The Good : Quels sont vos conseils aux DRH pour anticiper les évolutions du monde du travail ?
Amélie Favre Guittet : Pour anticiper les évolutions du monde du travail, il est essentiel de comprendre les grandes tendances à venir et d’adapter votre stratégie en conséquence. Cela inclut une veille régulière et une analyse des investissements pour rester compétitif tout en gérant les risques.
Encouragez l’innovation et la résilience. Créez des laboratoires d’idées, utilisez le crowdsourcing et formez les collaborateurs à s’adapter rapidement aux changements. Assurez-vous d’avoir des plans de continuité pour maintenir les opérations en cas de crise.
Investissez dans les compétences de demain avec des programmes de formation hybride et des reconversions professionnelles. Collaborez avec des écoles, des universités, des centres de formation pour développer des cursus adaptés à vos besoins, voire les développer en interne avec les collaborateurs qui souhaitent s’y impliquer.
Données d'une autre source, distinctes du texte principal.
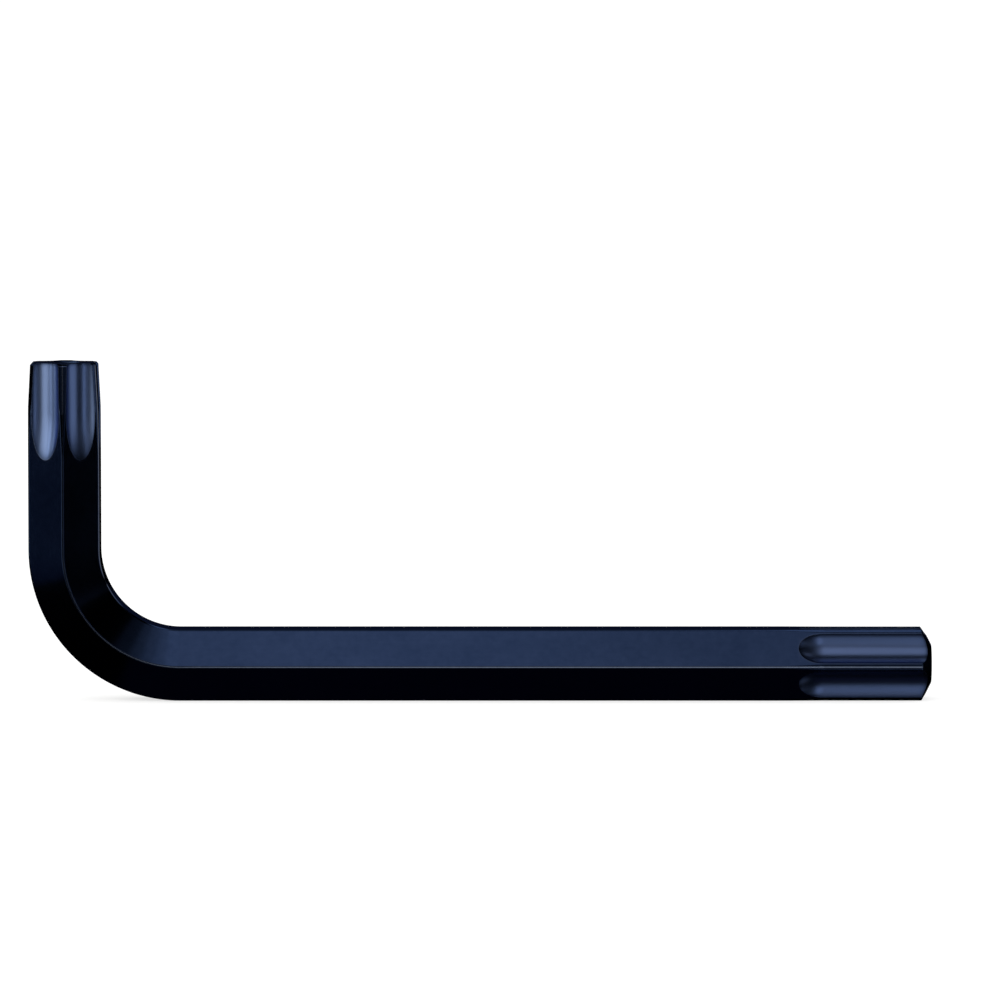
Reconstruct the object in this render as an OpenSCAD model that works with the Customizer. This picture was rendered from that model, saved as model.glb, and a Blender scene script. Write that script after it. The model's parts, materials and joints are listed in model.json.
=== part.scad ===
// Star key: an L-shaped key bent from one hexagonal steel bar, with a six-point star milled at each end.
// The long arm lies along +X on its lower flat, and the short arm stands up along +Z at the other end.
// The origin is under the middle of the key, on the surface that it rests on.

/* [Bar] */
// Width of the hexagonal bar across its flats
bar_af = 8; // [7.9:0.1:8.6]
// How far the drawn corners fall short of sharp ones, measured across the bar
corner_trim = 0.14; // [0.1:0.02:0.2]

/* [Arms] */
// Length of the key along the long arm, from the back of the bend to the end
long_l = 101.5; // [80:0.5:160]
// Height of the key along the short arm, from under the bend to the end
short_l = 38; // [34:0.5:60]
// Radius on the inside of the bend
bend_r = 9; // [6:0.5:12]

/* [Star] */
// Size of the star across two opposite points
star_d = 8.9; // [8.75:0.05:8.95]
// Size of the star across the floors of two opposite flutes
valley_d = 6.3; // [6:0.1:6.7]
// Radius of a flute's hollow side, as the milling cutter leaves it
flute_r = 2.4; // [2.2:0.1:2.5]
// Length over which the bar's corners are turned down to the star's points
turn_l = 4.5; // [2:0.5:6]

/* [Long tip] */
// Length of the flutes, with their run-out
long_flute_l = 15; // [9:0.5:25]
// Radius in which the flutes run out
long_runout_r = 5.2; // [5.2:0.2:10]
// Slope of the end's chamfer, measured from the end face
long_chamfer_deg = 27; // [15:1:40]
// Width of the flat rim that the chamfer leaves round the pin hole
long_rim = 0.2; // [0.1:0.05:0.6]

/* [Short tip] */
// Length of the flutes, with their run-out
short_flute_l = 10.8; // [9:0.2:14]
// Radius in which the flutes run out
short_runout_r = 16; // [6:1:20]
// Size across the points at the end, less than the star's because the tip tapers for easy entry
short_end_d = 8.2; // [8:0.05:8.6]
// Width of the broken edge round the end face
short_break = 0.25; // [0.1:0.05:0.5]

/* [Pin holes] */
// Diameter of the hole in each end that clears the pin of a security screw
pin_hole_d = 3.9; // [3.4:0.1:4.4]
// Depth of each hole to the shoulder of its drill point
pin_hole_l = 5; // [3:0.5:9]

/* [Hidden] */
$fn = 96;

// A hexagonal bar has six corners, and the star has a point on each
points = 6;
// The point of a standard twist drill
drill_point_deg = 118;
// Turn in which a run-out leaves the bar with room to spare
runout_turn = 60;
// How far a cutting shape passes a face that it cuts
past = 1;

bar_corner_d = bar_af / cos(180 / points) - corner_trim;
bend_outer_r = bend_r + bar_af;
short_x = -long_l / 2 + bar_af / 2;
long_z = bar_af / 2;
long_straight = long_l - bend_outer_r;
short_straight = short_l - bend_outer_r;
long_face_d = pin_hole_d + 2 * long_rim;
long_chamfer_l = (star_d - long_face_d) / 2 * tan(long_chamfer_deg);
short_face_d = short_end_d - 2 * short_break;
steel = "#232b45";

// Length in which a flute of full depth rises to the flat along a round run-out
function runout_l(r) = sqrt(r * r - pow(r - (bar_af - valley_d) / 2, 2));

// Section of the bar: flats on the inside and outside of the bend, corners trimmed by a circle
module bar_section() {
    intersection() {
        rotate(90) circle(d = bar_af / cos(180 / points), $fn = points);
        circle(d = bar_corner_d);
    }
}

// Quarter turn of the bar, from the short arm's foot to the start of the long arm
module bend() {
    translate([-long_l / 2 + bend_outer_r, 0, bend_outer_r])
        rotate([90, 0, 0])
            rotate([0, 0, 180])
                rotate_extrude(angle = 90)
                    translate([bend_r + bar_af / 2, 0]) bar_section();
}

// Solid of revolution that leaves the bar alone, then turns its corners down to the star and bevels the end
module turning(straight, full_l, end_d, face_d, bevel_l) {
    turned = straight - full_l;
    // The taper is drawn twice as long as it cuts, so that it leaves the bar through its corners
    start = turned - 2 * turn_l;
    rotate_extrude()
        polygon([
            [0, -past],
            [bar_corner_d / 2 + past, -past],
            [bar_corner_d / 2 + past, start],
            [bar_corner_d - star_d / 2, start],
            [star_d / 2, turned],
            [end_d / 2, straight - bevel_l],
            [face_d / 2, straight],
            [0, straight]
        ]);
}

// One flute: a straight groove to past the end, and a run-out that curves up through the flat
module flute(straight, full_l, runout_r) {
    translate([valley_d / 2 + flute_r, 0, straight - full_l]) cylinder(r = flute_r, h = full_l + past);
    translate([valley_d / 2 + runout_r, 0, straight - full_l])
        rotate([90, 0, 0])
            rotate([0, 0, 180])
                rotate_extrude(angle = runout_turn)
                    translate([runout_r - flute_r, 0]) circle(r = flute_r);
}

// Drilled hole with its mouth in the end face
module pin_hole(straight) {
    point_l = pin_hole_d / 2 / tan(drill_point_deg / 2);
    translate([0, 0, straight - pin_hole_l]) cylinder(d = pin_hole_d, h = pin_hole_l + past);
    translate([0, 0, straight - pin_hole_l - point_l]) cylinder(d1 = 0, d2 = pin_hole_d, h = point_l);
}

// Straight arm that stands on the end of the bend, with its finished star tip at the top
module arm(straight, flute_l, runout_r, end_d, face_d, bevel_l) {
    full_l = flute_l - runout_l(runout_r);
    difference() {
        intersection() {
            linear_extrude(straight + past) bar_section();
            turning(straight, full_l, end_d, face_d, bevel_l);
        }
        for (i = [0 : points - 1]) rotate(i * 360 / points) flute(straight, full_l, runout_r);
        pin_hole(straight);
    }
}

module star_key() {
    color(steel) {
        bend();
        translate([short_x, 0, bend_outer_r])
            arm(short_straight, short_flute_l, short_runout_r, short_end_d, short_face_d, short_break);
        translate([-long_l / 2 + bend_outer_r, 0, long_z])
            rotate([0, 90, 0])
                arm(long_straight, long_flute_l, long_runout_r, star_d, long_face_d, long_chamfer_l);
    }
}

star_key();
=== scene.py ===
# %% [markdown]
# # A star key in blued steel
# The key is one hexagonal steel bar, bent through a right angle, with a fluted six-point star milled at each end.
# This lesson dresses its CAD solid for a studio picture: a camera, a pale floor with soft light, one smooth skin
# worked out as arrays of numbers, and a procedural blued finish.

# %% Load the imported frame
import json
import math

import bpy
import numpy as np
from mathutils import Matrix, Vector


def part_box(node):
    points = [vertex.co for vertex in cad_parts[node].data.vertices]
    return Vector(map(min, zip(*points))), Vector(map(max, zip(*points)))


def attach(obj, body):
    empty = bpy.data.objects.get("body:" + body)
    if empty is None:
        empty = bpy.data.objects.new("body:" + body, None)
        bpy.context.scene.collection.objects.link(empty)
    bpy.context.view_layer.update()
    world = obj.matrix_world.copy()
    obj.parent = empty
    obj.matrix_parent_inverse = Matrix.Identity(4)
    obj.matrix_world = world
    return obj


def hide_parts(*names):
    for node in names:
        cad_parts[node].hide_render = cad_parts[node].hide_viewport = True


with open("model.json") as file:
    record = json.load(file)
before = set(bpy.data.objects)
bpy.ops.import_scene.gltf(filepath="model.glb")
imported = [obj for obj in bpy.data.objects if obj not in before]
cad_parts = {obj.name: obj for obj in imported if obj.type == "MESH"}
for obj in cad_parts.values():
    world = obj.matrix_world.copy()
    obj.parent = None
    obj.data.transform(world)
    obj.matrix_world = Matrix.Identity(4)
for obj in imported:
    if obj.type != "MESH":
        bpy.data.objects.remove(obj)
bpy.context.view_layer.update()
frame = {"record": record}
scene = bpy.context.scene
MM = 0.001

# %% [markdown]
# ## The camera
# The photograph is a side view from a little above, with straight and almost parallel lines. A short lens close up
# would spread the two arms apart, and an orthographic one would hide that the long tip is seen slightly from its
# left. A 300 mm lens, nearly a metre away, gives both the flat look and that small turn.

# %% Set up the camera
CAMERA_LENS_MM, SENSOR_MM = 300.0, 36.0
CAMERA_DISTANCE = 937.3 * MM
CAMERA_ELEVATION = math.radians(4.38)
CAMERA_AIM = Vector((2.20, 0.0, 22.46)) * MM
NEAREST_SEEN, FURTHEST_SEEN = 0.05, 20.0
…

Promouvez la diversité et l’inclusion de manière stratégique. Mesurez l’impact de vos initiatives avec des indicateurs de performance et formez vos leaders à un leadership inclusif. La diversité améliore les performances et l’innovation. C’est un fait, plus besoin de le prouver !
Enfin, adoptez des modèles de travail flexibles. Offrez des options de télétravail et des horaires flexibles pour attirer et retenir les talents de toutes les générations. Utilisez des outils de collaboration/digitaux et concentrez-vous sur les résultats plutôt que sur le temps de présence. Changement de paradigme, certes, mais gain d’engagement et de productivité !
Bref, pour réussir à anticiper les évolutions du monde du travail, il faut combiner innovation, flexibilité et performance économique tout en mettant l’accent sur la formation continue, la diversité et la résilience.